O cinema na era do "selfie"
por Bruno CarmeloDesde as primeiras cenas, percebe-se que A Bruta Flor do Querer é um projeto de baixíssimo orçamento, feito entre amigos. Ao invés de ignorar ou lamentar a falta de recursos, os diretores Dida Andrade e Andradina Azevedo fazem da escassez o trunfo do filme. A dupla ostenta a precariedade como uma escolha estética, oferecendo um cinema “cool”, descolado, que não se importa com o mercado nem precisa de uma grande estrutura para existir.
Enquanto o pressuposto inicial sugere um olhar político à arte, o tema ameaça enveredar pela análise geracional. A crise de produção também é uma crise dos protagonistas, que refletem sobre as precárias ofertas de emprego para os jovens, a solidão nas cidades grandes, a constante sensação de vazio. A família, a religião e demais instituições coletivas estão convenientemente ausentes deste retrato obcecado pela figura do indivíduo.

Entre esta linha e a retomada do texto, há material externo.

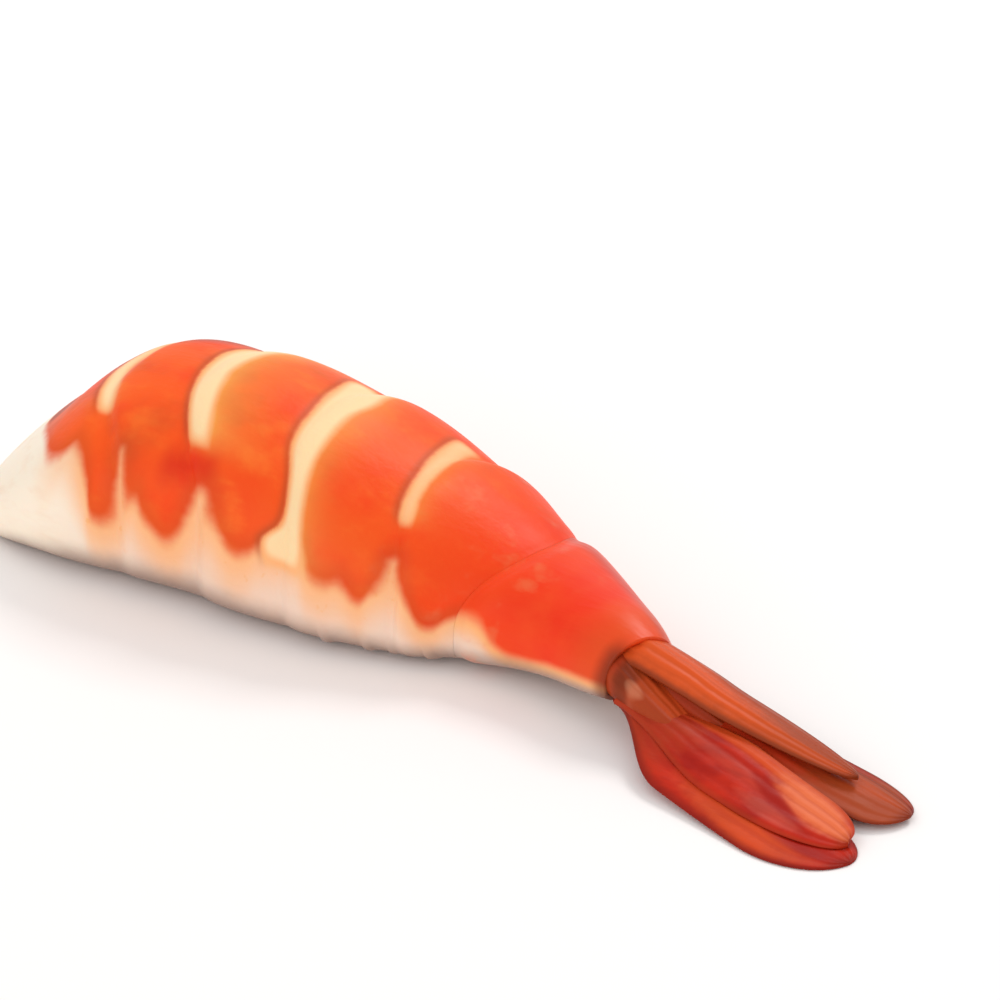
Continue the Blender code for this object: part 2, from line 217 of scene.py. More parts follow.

O suposto retrato da juventude desaba diante das escolhas estéticas. O drama está repleto de imagens em tons e estilos incompatíveis, com fotografias desiguais. Enquanto a captação de som recebe um trabalho deficiente, a trilha musical ora aparece em demasia, ora desaparece, e o retrato ultra realista cede espaço a devaneios performáticos artificiais (a garota falando em alemão). Para completar a mistura, a trama é costurada por uma divisão frouxa em capítulos, que pouco acrescentam ao ritmo ou ao comentário social.
Pior do que a indecisão imagética é o discurso veiculado pelo filme. Quando os dois personagens principais (interpretados pelos próprios cineastas) discutem sobre a vida, o amor e a profissão, entram em cena diálogos de uma vacuidade assombrosa, espécie de exercício retórica pontuado por gírias paulistas (“tipo”, “sacou”, “velho”, “tá ligado”, “irado”). É difícil extrair alguma reflexão interessante das evocações pseudo filosóficas da dupla, sobretudo diante da atuação-performance maneirista de Dida Andrade.
Não seria absurdo associar o olhar inconsequente dos personagens à reafirmação do machismo - a garota por quem o protagonista se apaixona é vista meramente como objeto de desejo - e das dores da classe média-alta: Diego reclama de más condições financeiras enquanto a câmera se foca no carro, nas drogas caras como a cocaína e nos óculos de sol de grife. Sobre os conflitos existenciais inerentes aos artistas, descobre-se somente duas pessoas incapazes de tomar decisões, apesar de dedicarem todo o seu tempo e todo o tempo do filme a refletirem sobre si próprias.
Com sua estrutura alegremente autocondescendente, A Bruta Flor do Querer busca uma espécie de “cinema verdade”, com cenas de nudez, exposição dos atores em ereção, secreções corporais e metalinguagem, quando os personagens dialogam diretamente com o público. Neste momento, o personagem Diego deixa de ser um alter-ego para se assumir como o próprio diretor Dida Andrade. Mas existia uma diferença entre eles?
Por fim, o projeto lembra um presente que os autores oferecem a si mesmos. Quando os diretores e roteiristas decidem também atuar, colocando seus rostos e corpos em tela durante 80% das cenas, citando a própria faculdade onde estudaram e refletindo sobre a dificuldade de fazer cinema, é difícil não pensar no olhar egocêntrico, incapaz de representar o outro, a diferença. É uma pena que a dupla esteja tão dedicada à reiteração de sua vaidade, porque existem, aqui e acolá, algumas imagens bonitas, como a metáfora do primeiro encontro como uma luta de boxe entre duas pessoas.